5. Press conferences. The film includes enough of these to build a reasonably complete picture of the way the Beatles interacted with journalists. Of course there are zingers, as when John responds to a reporter’s asking how the band keeps zest in its performances with “we do the zest we can.” One of the more unexpected moments comes when a reporter asks why the Beatles give such “horrible snobby answers.” Paul pushes back, saying that they aren’t snobs and that the band can’t give nice answers to questions that aren’t nice. The Beatles look very young to be facing this sort of concentrated press attention, but also very united. (See #2.)

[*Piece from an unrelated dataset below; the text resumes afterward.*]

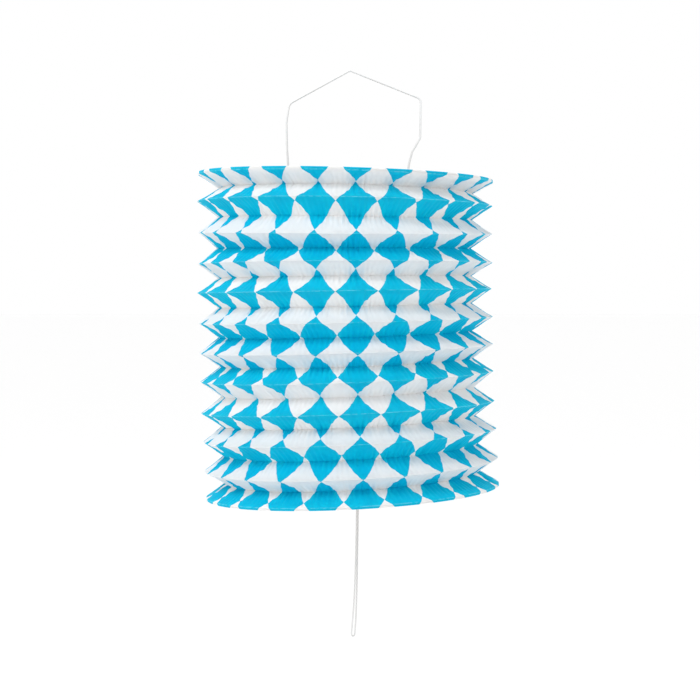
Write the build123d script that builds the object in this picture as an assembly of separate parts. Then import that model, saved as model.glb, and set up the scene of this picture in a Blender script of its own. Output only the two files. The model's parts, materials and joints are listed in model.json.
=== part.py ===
from build123d import *
import math
import os

# Accordion paper lantern: a pleated paper tube between a card ring and a card disc, hung from a wire bail.
# Millimetres, +Z up. The origin is the middle of the wire at the top of the bail, where a hook takes it.
# The lantern hangs a little crooked, as a soft paper tube does, so ring and disc each have their own tilt.
# Bodies: handle (the bail), top (ring and bellows), base (disc, candle holder, pull loop and its knot).

# ---- driving dimensions ----
RIDGE_R = 80.0  # outer folds of the bellows
VALLEY_R = 68.5  # inner folds
PANELS = 22  # slanted strips of paper from the ring to the disc
PAPER = 0.4  # crinkled paper, so thicker than one flat sheet
WALL = 0.75  # the same paper measured straight across a slanted panel
RING_CENTRE = (-2.5, -58.0)  # x and z of the middle of the ring's upper face
RING_TILT = 1.6  # degrees about Y; positive puts the +X side lower
BASE_CENTRE = (1.4, -228.0)  # x and z of the middle of the lowest fold
BASE_TILT = -2.9
BOW = 3.7  # how far the tube bellies out to -X between its two ends

CARD = 0.8  # grey board of the ring and the disc
HEM_WIDTH = 8.0  # paper turned in over the ring's upper face
GLUE = 0.05  # between the ring and the paper round it
OPENING_R = 35.5  # hand hole in the ring
SLOT_AT = 39.0  # from the ring's middle to each handle slot
SLOT_SIZE = (2.5, 11.0)  # radial, tangential
BASE_GAP = 0.3  # between the lowest fold and the disc, which move apart when the lantern folds

WIRE = 1.2  # diameter of the bail
WIRE_GAP = 0.3  # between the bail's feet and the underside of the ring
STUB = 1.4  # how far each end of the wire stands above the ring
LEG_AT = (-30.8, 33.6)  # where the legs meet their feet, from the ring's middle
BAIL_BENDS = [  # x and z of the hand-made bends, from the left leg over the top to the right leg
    (-34.3, -42),
    (-34.6, -28),
    (-33, -18),
    (0, 0),
    (38.5, -15.3),
    (38.2, -36.5),
    (33.8, -44),
    (32, -51),
]
FOOT_RADII = (1.2, 1.5)  # at the turn up into the slot, and at the turn up into the leg
BEND_RADII = [12, 12, 4, 2.2, 3, 4, 5, 12]

HOLDER_R = 11.4  # plate of the candle holder
TIN = 0.4
CANDLE_R = 7.5  # inside of the four claws
CLAW_ARC = 42.0  # degrees of the circle that each claw covers
CLAW_FOOT = 2.5  # height at which a claw starts to lean inwards
GRIP = (8.0, 16.0)  # heights above the plate between which the claws are straight
FLARE = (9.6, 19.5)  # radius and height of the claws' tips
TAB_AT = 13.6  # from the middle to the slots for the holder's two tabs
TAB_WIDTH = 4.0
TAB_SLACK = 0.6  # how much longer each slot is than its tab is wide
TAB_ROOT = 1.0  # how far a tab's arm overlaps the plate
TAB_FOOT = 4.5  # how far a tab is bent out under the disc
TAB_ANGLES = (45, 225)

CORD = 0.9
CORD_HOLE_AT = 2.7  # from the middle of the disc, towards +X
CORD_HOLE_R = 1.5
KNOT = (3.8, 3.4)  # width and height of the knot


def frame_at(centre, tilt):
    """The place of a part drawn flat about the origin and then tilted about Y."""
    return Location((centre[0], 0, centre[1]), (0, tilt, 0))


def fold_frame(share):
    """The place of a fold, by its share of the way down from the ring (0) to the disc (1)."""
    x = RING_CENTRE[0] + (BASE_CENTRE[0] - RING_CENTRE[0]) * share - 2 * BOW * share * (1 - share)
    z = RING_CENTRE[1] - CARD + (BASE_CENTRE[1] - RING_CENTRE[1] + CARD) * share
    tilt = RING_TILT + (BASE_TILT - RING_TILT) * math.sin(math.pi / 2 * share)
    return frame_at((x, z), tilt)


def tube(points, radii, diameter):
    """A round wire or cord along straight runs that are joined by arcs."""
    path = FilletPolyline(*points, radius=radii)
    section = Plane(origin=path @ 0, z_dir=path % 0) * Circle(diameter / 2)
    return sweep(section, path=path)


def bend_radii(points, share=0.45):
    """For each corner, the radius whose arc takes that share of the shorter of its two runs."""
    radii = []
    for before, here, after in zip(points, points[1:], points[2:]):
        run_in = Vector(*here) - Vector(*before)
        run_out = Vector(*after) - Vector(*here)
        half_turn = math.radians(run_in.get_angle(run_out)) / 2
        radii.append(share * min(run_in.length, run_out.length) / math.tan(half_turn))
    return radii


def handle_wire():
    """The bail, bent by hand from one wire.

    Each leg comes down inside the ring, runs out under it and ends in a slot.
    """
    foot = -(CARD + WIRE_GAP + WIRE / 2)
    ring = frame_at(RING_CENTRE, RING_TILT)

    def on_ring(along, above):
        place = (ring * Pos(along, 0, above)).position
        return (place.X, 0, place.Z)

    left_foot = [on_ring(-SLOT_AT, STUB), on_ring(-SLOT_AT, foot), on_ring(LEG_AT[0], foot)]
    right_foot = [on_ring(LEG_AT[1], foot), on_ring(SLOT_AT, foot), on_ring(SLOT_AT, STUB)]
    bends = [(x, 0, z) for x, z in BAIL_BENDS]
    radii = [*FOOT_RADII, *BEND_RADII, *reversed(FOOT_RADII)]
    return tube([*left_foot, *bends, *right_foot], radii, WIRE)


def top_ring():
    """Card ring that the bellows hangs from, with a slot each side for the ends of the bail."""
    ring = Cylinder(RIDGE_R - WALL - GLUE, CARD, align=(Align.CENTER, Align.CENTER, Align.MAX))
    ring -= Cylinder(OPENING_R, 3 * CARD)
    for side in (-1, 1):
        ring -= Pos(side * SLOT_AT, 0, 0) * Box(*SLOT_SIZE, 3 * CARD)
    return frame_at(RING_CENTRE, RING_TILT) * ring


def paper_bellows():
    """The pleated tube: 22 panels between 12 outer and 11 inner folds, with a hem turned in over the ring."""
    ring = frame_at(RING_CENTRE, RING_TILT)
    floor = fold_frame(1)
    outside = [ring * Pos(0, 0, PAPER) * Wire.make_circle(RIDGE_R)]
    inside = [ring * Pos(0, 0, GLUE) * Wire.make_circle(RIDGE_R - WALL)]
    for fold in range(PANELS + 1):
        frame = fold_frame(fold / PANELS)
        radius = VALLEY_R if fold % 2 else RIDGE_R
        outside.append(frame * Wire.make_circle(radius))
        inside.append(frame * Wire.make_circle(radius - WALL))
    inside.append(floor * Pos(0, 0, -1) * Wire.make_circle(RIDGE_R - WALL))
    bellows = Solid.make_loft(outside, ruled=True) - Solid.make_loft(inside, ruled=True)
    return bellows - ring * Cylinder(RIDGE_R - HEM_WIDTH, 3 * PAPER)


def base_frame():
    """The place of the disc: the middle of its upper face, just under the lowest fold."""
    return frame_at(BASE_CENTRE, BASE_TILT) * Pos(0, 0, -BASE_GAP)


def bottom_disc():
    """Card floor of the lantern, with two slots for the candle holder's tabs and a hole for the pull loop."""
    disc = Cylinder(RIDGE_R - WALL - GLUE, CARD, align=(Align.CENTER, Align.CENTER, Align.MAX))
    disc -= Pos(CORD_HOLE_AT, 0, 0) * Cylinder(CORD_HOLE_R, 3 * CARD)
    for angle in TAB_ANGLES:
        disc -= Rot(0, 0, angle) * Pos(TAB_AT, 0, 0) * Box(3 * TIN, TAB_WIDTH + TAB_SLACK, 3 * CARD)
    return base_frame() * disc


def candle_holder():
    """Stamped tin: a round plate, four sprung claws round the candle and two tabs clinched under the disc."""
    holder = Cylinder(HOLDER_R, TIN, align=(Align.CENTER, Align.CENTER, Align.MIN))
    holder -= Pos(CORD_HOLE_AT, 0, 0) * Cylinder(CORD_HOLE_R, 3 * TIN)
    inner_edge = [
        (HOLDER_R - TIN, TIN),
        (HOLDER_R - TIN, CLAW_FOOT),
        (CANDLE_R, GRIP[0]),
        (CANDLE_R, GRIP[1]),
        (FLARE[0] - TIN, FLARE[1]),
    ]
    outer_edge = [
        (FLARE[0], FLARE[1]),
        (CANDLE_R + TIN, GRIP[1]),
        (CANDLE_R + TIN, GRIP[0]),
        (HOLDER_R, CLAW_FOOT),
        (HOLDER_R, TIN),
    ]
    section = Plane.XZ * make_face(Polyline(*inner_edge, *outer_edge, close=True))
    claw = Rot(0, 0, -CLAW_ARC / 2) * revolve(section, axis=Axis.Z, revolution_arc=CLAW_ARC)
    for quarter in range(4):
        holder += Rot(0, 0, 90 * quarter) * claw
    arm_start = HOLDER_R - TAB_ROOT
    arm_end = TAB_AT + TIN / 2
    for angle in TAB_ANGLES:
        arm = Pos((arm_start + arm_end) / 2, 0, TIN / 2) * Box(arm_end - arm_start, TAB_WIDTH, TIN)
        leg = Pos(TAB_AT, 0, TIN / 2 - (CARD + TIN) / 2) * Box(TIN, TAB_WIDTH, CARD + 2 * TIN)
        foot = Pos(TAB_AT - TIN / 2 + TAB_FOOT / 2, 0, -CARD - TIN / 2) * Box(TAB_FOOT, TAB_WIDTH, TIN)
        holder += Rot(0, 0, angle) * (arm + leg + foot)
    return base_frame() * holder


LOOP_ROUTE = [
    (3.85, -0.50, -226.0),
    (3.75, -0.45, -231.5),
    (3.70, -0.60, -243.0),
    (3.25, -0.65, -264.0),
    (2.55, -0.45, -285.0),
    (1.65, -0.25, -298.0),
    (0.95, -0.10, -305.5),
    (0.65, 0.00, -309.2),
    (2.50, 0.10, -309.6),
    (2.85, 0.15, -305.8),
    (3.35, 0.35, -298.2),
    (3.75, 0.60, -285.0),
    (4.10, 0.65, -264.0),
    (4.40, 0.50, -243.0),
    (4.45, 0.42, -231.5),
    (4.30, 0.50, -226.0),
]


def pull_loop():
    """Thin cord, doubled: down from the knot through the disc, round a tight fold and back up."""
    radii = bend_radii(LOOP_ROUTE)
    loop = tube(LOOP_ROUTE, radii, CORD)
    length = sum((Vector(*b) - Vector(*a)).length for a, b in zip(LOOP_ROUTE, LOOP_ROUTE[1:]))
    print("pull_loop radii mm:", [round(radius, 2) for radius in radii])
    print(f"pull_loop volume {loop.volume:.2f}, section x length {math.pi * CORD**2 / 4 * length:.2f} mm3")
    return loop


def pull_loop_knot():
    """Overhand knot of the doubled cord, drawn up small, which rests on the holder's plate."""
    knot = Pos(CORD_HOLE_AT, 0, TIN + KNOT[1] / 2) * scale(Sphere(0.5), by=(KNOT[0], KNOT[0], KNOT[1]))
    return base_frame() * knot


os.makedirs("parts", exist_ok=True)
for make in (
    handle_wire,
    top_ring,
    paper_bellows,
    bottom_disc,
    candle_holder,
    pull_loop,
    pull_loop_knot,
):
    export_step(make(), f"parts/{make.__name__}.step")
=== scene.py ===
import json
import math

import bpy
import numpy as np
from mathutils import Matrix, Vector


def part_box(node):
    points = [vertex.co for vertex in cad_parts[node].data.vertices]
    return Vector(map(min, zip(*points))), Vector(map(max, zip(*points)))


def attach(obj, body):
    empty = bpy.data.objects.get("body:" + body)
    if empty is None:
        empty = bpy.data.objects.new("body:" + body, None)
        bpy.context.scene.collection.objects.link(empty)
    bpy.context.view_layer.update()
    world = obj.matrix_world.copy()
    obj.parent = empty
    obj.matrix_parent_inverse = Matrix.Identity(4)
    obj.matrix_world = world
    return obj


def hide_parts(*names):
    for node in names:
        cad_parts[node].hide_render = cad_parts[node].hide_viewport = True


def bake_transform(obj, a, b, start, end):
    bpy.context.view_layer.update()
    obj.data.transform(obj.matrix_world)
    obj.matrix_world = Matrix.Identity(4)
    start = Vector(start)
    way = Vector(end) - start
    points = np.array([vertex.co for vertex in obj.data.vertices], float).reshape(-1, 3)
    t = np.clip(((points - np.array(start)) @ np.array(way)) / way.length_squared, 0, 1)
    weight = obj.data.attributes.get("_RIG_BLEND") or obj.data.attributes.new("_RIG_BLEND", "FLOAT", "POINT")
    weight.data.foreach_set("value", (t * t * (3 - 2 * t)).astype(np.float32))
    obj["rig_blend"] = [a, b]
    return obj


# The looks of an accordion paper lantern: printed paper bellows, card, tin, painted wire and a thin cord.
# Metres, in the CAD frame: the origin is the top of the bail, +Z is up and the viewer is at -Y.

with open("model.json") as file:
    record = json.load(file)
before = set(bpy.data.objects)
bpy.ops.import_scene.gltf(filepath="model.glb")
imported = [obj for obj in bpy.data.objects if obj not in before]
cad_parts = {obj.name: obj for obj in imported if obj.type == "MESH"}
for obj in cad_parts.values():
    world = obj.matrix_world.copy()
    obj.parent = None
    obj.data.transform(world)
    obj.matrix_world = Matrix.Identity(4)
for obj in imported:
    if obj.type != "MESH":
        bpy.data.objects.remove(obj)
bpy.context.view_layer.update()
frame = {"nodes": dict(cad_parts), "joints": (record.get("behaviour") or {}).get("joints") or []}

MM = 0.001
rng = np.random.default_rng(7)

# ---- sizes of the lantern, as in its CAD ----
RIDGE_R = 80 * MM
VALLEY_R = 68.5 * MM
PANELS = 22
RING_X, RING_Z, RING_TILT = -2.5 * MM, -58 * MM, 1.6
BASE_X, BASE_Z, BASE_TILT = 1.4 * MM, -228 * MM, -2.9
BOW = 3.7 * MM
CARD = 0.8 * MM
BASE_GAP = 0.3 * MM
PAPER_GAP = 0.05 * MM  # between the hem and the disc
RING_GAP = 0.3 * MM  # room under the ring for the first panel to lie flat
HEM_WIDTH = 8 * MM
TRAVEL = next(joint["range_m"][1] for joint in frame["joints"] if joint["name"] == "fold")

# ---- how the paper hangs, in millimetres: each outer fold's lift above an even spacing, and its front's ----
LIFT = [0, 1.4, 1.3, 0, 0.6, 0.2, 0.2, 0.3, -1.0, -0.9, -1.1, 0]
FRONT = [0, 0.5, -2.6, 0.7, 0.4, 0, 0, 0.6, 1.4, 1.2, -0.6, 0]

# ---- paper ----
SHEET = 0.25 * MM
CRINKLES = 166  # gathers round each inner fold
STEPS = 4  # points to a gather: middle, crest, middle, trough
CRINKLE = 0.5 * MM
CREST_LEFT = 0.05  # the part of a gather that reaches the outer fold
CREST_MIDDLE = 1.2  # and how much a gather stands out part way up a panel
ROWS = 3  # rows of points down a panel
SAG = 0.10  # how far a panel bows inwards, which leaves its inner fold the rounder one
PRINT_PULL = 0.26  # how far the print sits towards the outer folds, which curves the lozenges' sides
PANEL_WIDTH = 13.9 * MM
PANEL_RISE = 7.7 * MM  # what a panel covers of the tube's height
PANEL_DEPTH = 11.5 * MM  # and of its radius
WOBBLE = 0.3 * MM  # how far a fold is from round
HEM_TOP = 0.45 * MM  # highest line of the hem above the ring's upper face
HEM_WAVE = 0.25 * MM  # unevenness of the hem's cut edge
LAP = 0.35 * MM  # step where the sheet's glued ends overlap, at the back
LAP_ANGLES = (172, 180)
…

4. Social context. Howard highlights key issues in the 1960s without getting bogged down. The best example is his handling of the Beatles’ 1965 performance at the Gator Bowl in Jacksonville, Florida. Rather than give us an historian talking about racial tensions at the time, Howard shows us the Beatles at a press conference saying that segregated audiences make no sense to them. We learn that when the band added language to their contract stating that they couldn’t be required to play before a segregated audience, it led to the integration of stadiums across the south. And we get an interview with an African-American woman who was at the show and remembers it as her first experience of being in an audience with white people. Foregrounding personal experience in this way is much more powerful than than the learned talking heads that populate some documentaries.

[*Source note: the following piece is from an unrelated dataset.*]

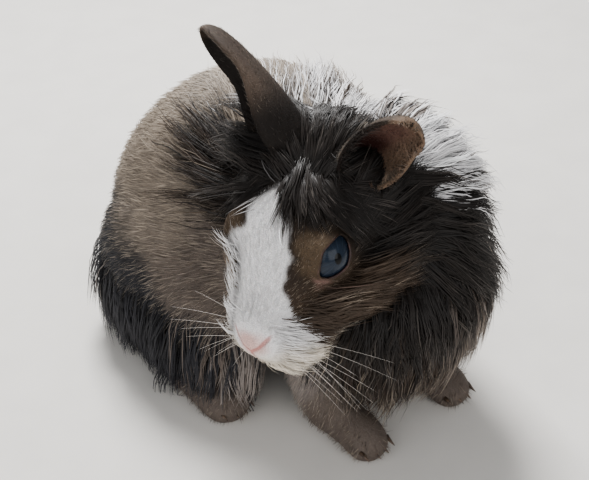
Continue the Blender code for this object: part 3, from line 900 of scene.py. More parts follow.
# Patches of the body and the mane, in the model's frame
PATCHES = (
    # back and flanks: ticked grey-brown, sooty in the middle of the side
    Patch((0.000, 0.060, 0.108), 0.042, Shade.TICKED),
    Patch((-0.042, 0.050, 0.088), 0.028, Shade.TICKED),
    Patch((-0.050, 0.024, 0.078), 0.022, Shade.TICKED),
    Patch((-0.024, 0.036, 0.106), 0.022, Shade.TICKED),
    Patch((0.045, 0.040, 0.085), 0.036, Shade.TICKED),
    Patch((0.000, 0.088, 0.060), 0.030, Shade.TICKED),
    Patch((-0.054, 0.004, 0.062), 0.018, Shade.GREY),
    Patch((-0.050, -0.010, 0.052), 0.013, Shade.GREY),
    Patch((-0.050, 0.062, 0.050), 0.024, Shade.SLATE),
    Patch((-0.062, 0.040, 0.030), 0.030, Shade.SLATE, 1.3),
    Patch((-0.062, 0.006, 0.022), 0.024, Shade.SLATE, 1.2),
    Patch((0.060, 0.030, 0.030), 0.036, Shade.SLATE),
    Patch((0.000, 0.080, 0.020), 0.030, Shade.SMOKE),
    # shoulders: dark wool that falls from the crown
    Patch((-0.034, 0.016, 0.097), 0.013, Shade.BLACK, 1.2),
    Patch((-0.041, -0.017, 0.113), 0.018, Shade.BLACK, 1.6),
    Patch((-0.036, 0.004, 0.092), 0.013, Shade.UMBER, 1.2),
    Patch((-0.021, -0.042, 0.128), 0.018, Shade.BLACK, 1.6),
    # nape: bright bundles with dark and smoky ones between
    Patch((0.004, 0.000, 0.112), 0.014, Shade.WHITE, 2.0),
    Patch((-0.016, 0.006, 0.108), 0.012, Shade.TICKED, 1.6),
    Patch((0.003, -0.020, 0.118), 0.013, Shade.WHITE, 2.0),
    Patch((-0.012, -0.018, 0.118), 0.012, Shade.WHITE, 1.8),
    Patch((0.004, -0.008, 0.115), 0.014, Shade.SMOKE, 1.5),
    Patch((0.010, -0.014, 0.116), 0.012, Shade.BROWN, 1.4),
    Patch((-0.010, -0.006, 0.114), 0.012, Shade.UMBER, 1.1),
    Patch((0.022, -0.006, 0.106), 0.018, Shade.GREY, 1.6),
    Patch((0.020, -0.026, 0.112), 0.015, Shade.UMBER, 2.0),
    Patch((0.016, -0.034, 0.114), 0.015, Shade.SMOKE, 1.0),
    Patch((0.024, -0.040, 0.108), 0.014, Shade.BLACK, 2.0),
    Patch((0.010, -0.056, 0.114), 0.012, Shade.WHITE, 2.6),
    Patch((0.018, -0.064, 0.104), 0.010, Shade.SMOKE, 1.4),
    Patch((0.024, -0.070, 0.088), 0.014, Shade.BLACK, 1.8),
    Patch((0.010, -0.074, 0.098), 0.008, Shade.BLACK, 1.4),
    Patch((0.016, -0.080, 0.082), 0.009, Shade.SMOKE, 1.8),
    Patch((0.016, -0.080, 0.080), 0.005, Shade.WHITE, 2.2),
    # the cheek's dark wool and the softer brown-grey chest below it
    Patch((-0.021, -0.073, 0.088), 0.018, Shade.BLACK, 1.6),
    Patch((-0.007, -0.078, 0.086), 0.018, Shade.BLACK, 1.6),
    Patch((-0.002, -0.084, 0.074), 0.013, Shade.BLACK, 1.4),
    Patch((0.014, -0.084, 0.060), 0.018, Shade.GREY, 1.6),
    Patch((0.022, -0.080, 0.052), 0.016, Shade.TICKED, 1.2),
    Patch((0.026, -0.074, 0.046), 0.022, Shade.GREY),
    Patch((0.036, -0.056, 0.070), 0.020, Shade.UMBER),
    Patch((-0.006, -0.084, 0.046), 0.018, Shade.BROWN),
    Patch((-0.024, -0.080, 0.058), 0.014, Shade.UMBER),
    # belly, feet and tail
    Patch((0.000, 0.010, 0.004), 0.050, Shade.SMOKE, 0.8),
    Patch((-0.022, -0.062, 0.006), 0.016, Shade.GREY, 1.5),
    Patch((0.022, -0.062, 0.006), 0.016, Shade.GREY, 1.5),
    Patch((-0.049, -0.006, 0.006), 0.018, Shade.GREY, 1.5),
    Patch((0.049, -0.006, 0.006), 0.018, Shade.GREY, 1.5),
    Patch((0.000, 0.100, 0.064), 0.014, Shade.BLACK, 1.5),
    Patch((0.000, 0.102, 0.048), 0.014, Shade.SMOKE, 1.2),
)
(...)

3. Mania. The sheer immensity of Beatlemania is astonishing to watch. To see the footage Howard assembles here is to realize that, if anything, A Hard Days Night underplayed the hysterical crowds in the streets and at the shows. And by showing us what the crowds looked like from the band’s perspective, we see the terrifying underside of that enthusiasm. Because their audience was so huge, the Beatles were constantly breaking new ground in performance. Bands hadn’t played stadiums before, so no one knew how to handle the sound or the logistics. The Beatles end up playing stadiums with 100-watt amps and getting hauled off in a metal van with no seats. Every other large-scale tour and high-profile band learned from their experiences.
2. Camaraderie. The Beatles survived as long as they did because they were adept at playing off each other. In one interview scene, George repeatedly taps the ash from his cigarette onto John’s head, while egged on by Paul. It’s partly a performance for the press, but it’s mostly a snapshot of the kind of clowning they used to take the edge off. Whether they’re at a press conference, in a car, or performing, they read each other’s moods and sometimes complete each other’s sentences.At the press conference where John apologizes for his “more popular than Jesus” comment, the discomfort he feels is mirrored by the other three. While this all for one, one for all quality would evaporate in the Beatles’ later years, they retained their ability to read and respond to each other to the end (see #1).

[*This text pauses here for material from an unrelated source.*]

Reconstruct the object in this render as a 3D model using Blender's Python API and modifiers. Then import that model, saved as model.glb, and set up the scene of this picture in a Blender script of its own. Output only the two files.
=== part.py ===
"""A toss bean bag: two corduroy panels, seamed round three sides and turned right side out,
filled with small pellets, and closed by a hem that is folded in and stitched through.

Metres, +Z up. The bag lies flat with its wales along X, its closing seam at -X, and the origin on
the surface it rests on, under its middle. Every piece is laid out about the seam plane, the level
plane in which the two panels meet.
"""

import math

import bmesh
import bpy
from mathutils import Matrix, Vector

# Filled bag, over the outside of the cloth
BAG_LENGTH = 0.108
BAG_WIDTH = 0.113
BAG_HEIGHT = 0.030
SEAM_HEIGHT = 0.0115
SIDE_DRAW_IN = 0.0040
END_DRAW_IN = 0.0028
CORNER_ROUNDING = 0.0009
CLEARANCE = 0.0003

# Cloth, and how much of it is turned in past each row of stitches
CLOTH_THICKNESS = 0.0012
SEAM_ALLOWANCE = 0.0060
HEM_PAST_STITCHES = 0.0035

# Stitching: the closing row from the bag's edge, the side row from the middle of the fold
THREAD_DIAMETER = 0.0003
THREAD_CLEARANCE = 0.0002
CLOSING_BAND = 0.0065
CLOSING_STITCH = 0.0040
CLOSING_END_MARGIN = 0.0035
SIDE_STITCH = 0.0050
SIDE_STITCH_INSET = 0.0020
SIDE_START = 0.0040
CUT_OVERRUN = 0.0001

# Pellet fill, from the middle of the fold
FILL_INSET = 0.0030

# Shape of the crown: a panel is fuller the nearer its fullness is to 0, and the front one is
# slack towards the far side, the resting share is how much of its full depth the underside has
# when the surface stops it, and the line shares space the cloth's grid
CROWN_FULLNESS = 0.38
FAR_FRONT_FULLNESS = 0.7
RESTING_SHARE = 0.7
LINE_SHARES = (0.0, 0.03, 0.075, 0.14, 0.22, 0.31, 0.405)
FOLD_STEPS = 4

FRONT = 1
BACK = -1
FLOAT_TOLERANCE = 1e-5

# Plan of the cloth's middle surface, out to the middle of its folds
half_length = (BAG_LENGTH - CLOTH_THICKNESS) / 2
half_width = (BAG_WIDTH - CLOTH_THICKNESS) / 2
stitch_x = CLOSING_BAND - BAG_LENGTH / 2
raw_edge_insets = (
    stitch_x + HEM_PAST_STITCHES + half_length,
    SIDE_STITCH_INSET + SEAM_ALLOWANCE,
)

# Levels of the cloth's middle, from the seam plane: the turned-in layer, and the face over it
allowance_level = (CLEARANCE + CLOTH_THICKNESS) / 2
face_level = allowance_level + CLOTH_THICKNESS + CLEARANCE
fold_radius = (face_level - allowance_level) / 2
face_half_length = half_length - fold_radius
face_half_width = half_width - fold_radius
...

1. Music. Howard wisely includes plenty of footage of the Beatles performing. (Those of us lucky enough to see the film in a theater also got to see a 30-minute cut of the band playing Shea Stadium in 1965). It’s a tonic to see a film about the Beatles that doesn’t go the biopic route, but focuses squarely on what made the band matter then, and continues to make them matter today. The few studio scenes are well-chosen to show the process of building a song, and nothing illustrates the band’s interconnectedness as clearly as the performance scenes. Even on the rooftop, they are trading looks and lines, moving in coordination just as they did on the Ed Sullivan Show. The tightness of that final performance is both a triumph and a deeply sad coda.